Причудливо захламленный номер 409, где не было ни окололитературных чудачеств, ни нытья по поводу и без повода. Номер 409 — один из оазисов в моей многотрудной жизни тех лет, в котором было и светло, и тепло, и задушевные беседы, и непременная чашечка крепкого душистого чая в придачу. Как это бесценно — тепло, свет, задушевная беседа, добрые глаза перед тобой и крепкий чай, особенно когда тебе бесприютно, чуждо, опасливо, далеко от родной Костромы, где‑то на самом краю света — в Москве.
Маргарита Владимировна Алтаева — Ямщикова похоронена на Волковском кладбище в Ленинграде, на Литераторских мостках. Если войти в ворота кладбища, нужно повернуть в первую же аллейку налево, дойти до конца, и там по правой стороне лежит ее прах. А сама она едет сейчас с нами пятым пассажиром в купе. Настоящие писатели не умирают, независимо от табели о рангах — великие они или не самые великие. Важно — настоящие
Белый гроб опускали в черную яму. Одетые в легкую униформу свинцового цвета могильщики проворно забрасывали в могилу жирную землю. Быстрей, быстрей!.. Зачем они так торопятся… Вот и вырос холм… Подровняли, постукивая лопатами плашмя. Провожающие молча укладывают на холмик венки, букеты… Еще стоят, не расходятся… Никто не может понять, когда наступает время покинуть кладбище… Тронулись… пошли…
Закопали маленькую хрупкую женщину. Похоронили Марию Ивановну Бабанову. Ай — ай — ай, зачем, за что…
Марии Ивановне было много лет — восемьдесят два, шел восемьдесят третий. А для меня она навсегда только юная, порывистая, звонкая. Другой не знаю, не хотел знать, не хочу.
Я не видел ее первых сценических шагов, только слышал рассказы очевидцев, читал. «Великодушный рогоносец», «Рычи, Китай». А еще раньше Людмила Андреевна Ямщикова рассказала о том, как она видела Бабанову в школьном спектакле.

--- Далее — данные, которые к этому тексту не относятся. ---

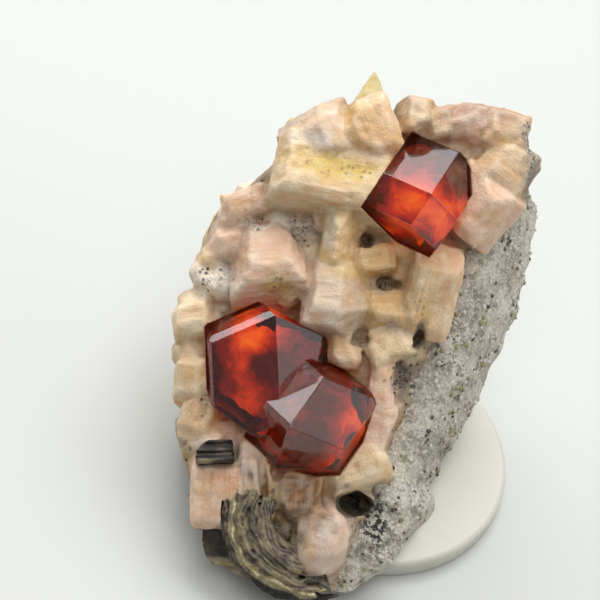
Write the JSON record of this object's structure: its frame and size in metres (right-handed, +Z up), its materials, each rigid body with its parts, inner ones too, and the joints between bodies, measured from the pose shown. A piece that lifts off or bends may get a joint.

Роли не было, был пробег вдоль сцены Оленя или Лани, не помню точно. Девочка промчалась — и весь школьный зал единым дыханием выдохнул: «Ах!»
Народу на похоронах было мало, никакой толпы около театра имени Маяковского, так, двадцать — тридцать человек стояли у входа в какой‑то нерешительности. На любой рядовой спектакль вечером в этот театр народу у подъезда бывает гораздо больше. Гроб стоял на сцене, и зрительный зал был неполон. Умирать надо во цвете славы. Тогда и шум, и толпа, и сенсация. Нелепо подумать, но если бы Мария Ивановна умерла в конце 30–х годов, когда блистала шекспировской Джульеттой, Дианой Лопе де Вега, арбузовской Таней, когда у всех перед глазами еще стоял феноменальный неврастеник — мальчик Гога из пьесы Файко «Человек с портфелем», фарфоровая Полинька «Доходного места» Островского, звенела погодинская Колокольчикова, — думаю, поклониться дивному таланту в Кисловский переулок стекались бы тысячи, а может быть, и десятки тысяч людей, все. кто видел ее хоть однажды.
Два имени блистали в те годы — Бабанова и Коонен, Коонен и Бабанова. Много было еще прекрасных актрис, ноне равных в актерском искусстве. Уникалькые дарования не оставляют последователей, они могут породить только подражателей. Бабанова была единственной, единственной и остается в памяти истории, в памяти тех, кто ее видел в цветении. Сравнивать не с кем, нельзя и не надо.
Остается легенда. Это самый торжественный венок славы — легенда. Легенда о Мочалове, легенда о Комиссаржевской, легенда о Ермоловой. Не так давно я слушал в студии звукозаписи монолог Жанны д’Арк в исполнении Ермоловой. Не надо! Окаменелость. Я не верю своим ушам, но легенде я верю и не считаю несмышленышами тех студентов, которые выпрягали из кареты Марии Николаевны лошадей и рысью мчали ее на Тверской бульвар к дому. И хорошо, что еще не была изобретена во времена Мочалова магнитофонная лента, — я верю Белинскому.